The governments statement yesterday hardly suggests that a proper multi-year budget is what they have in mind:

The purpose of the Four Year Plan for Budgets and Economic Growth is to chart a credible way forward for this country. The size of the adjustment for 2011 and the distribution over the remaining years will be announced in the Four Year Plan.

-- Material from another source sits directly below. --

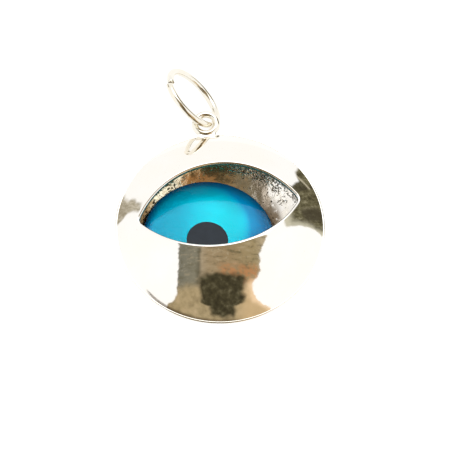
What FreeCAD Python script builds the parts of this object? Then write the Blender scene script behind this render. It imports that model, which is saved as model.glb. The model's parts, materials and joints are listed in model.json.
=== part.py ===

The Plan will contain targets for growth and strategies for the achievement of those targets.

When exactly did the four-year plan become a plan for economic growth?   While returning the economy to growth is a critical part of the overall challenge, the four-year plan had a specific and urgent goal: to convince potential buyers of Irish debt that Ireland could lower its borrowing requirement sufficiently to avoid a bailout or default.   Of course, decent economic growth will make this challenge easier, but I cant see how the year-by-year, sector-by-sector fiscal plan expected by the EU Commission is the place for growth targets and strategies.  We have to worry that the targets and strategies are filler to distract from the paucity of the fiscal plan itself. 

Minister Lenihan also confirmed yesterday a nominal cumulative deficit adjustment target of €15 billion by 2014.  The debate has now switched to how much to frontload this adjustment in 2011.   Of course, the necessary front-loading depends on the credibility of the overall plan.   The more investors have doubts that we can make good on our promises, the more they will need to see the money taken out up front that is, the more the adjustment must be inefficiently concentrated at the time when our anticipated output and employment gaps are at their largest.   Having to frontload because the government (and opposition) cant or wont deliver a true multi-year plan would be a serious policy failure. 

Abandoning the four-year plan

The publication of the Autumn QEC certainly has created a stir this morning.  Having been an advocate of front-loading the adjustment albeit with nuance the ESRI have now expressed doubts about the four-year time frame.

I am bit puzzled by the shift in their position.  Based on the Institute’s evolving view of the economy, I would have thought the case for back-loading was actually stronger a year ago.   While already stressed, international credit markets were then more favourable to the “peripherals” than they became after the Greek crisis.   In addition, the ESRI were then forecasting what was effectively a V-shaped recovery.   This suggested room to avoid an excessively pro-cyclical adjustment.   (A basic principle here is that there is more scope to smooth temporary growth shocks than persistent shocks.) 

Now that credit markets have turned extremely unfavourable and the underlying output path looks closer to the dreaded L-shape, I actually see less room for manoeuvre.   (It is interesting that the ESRI are now focusing on their low-growth scenario from their Recovery Scenarios update, which itself might be viewed as in line with a modest V-shaped alternative, with average real growth of 3.2 percent between 2011 and 2015.)  Moreover, the need to establish credibility around a focal adjustment path has if anything increased – the most obvious being the 4-year path already agreed with the European Commission and the major political parties.   

From media reports, it appears that outside observers consulted by the ESRI are increasingly concerned by the poor outlook for growth.   But the main reason for the worsened outlook is the drag caused by Ireland’s balance-sheet recession.   While a contractionary fiscal policy will slow growth even further, I can’t see how extending the adjustment period is the best route to convincing investors that we can steer our way through this without default.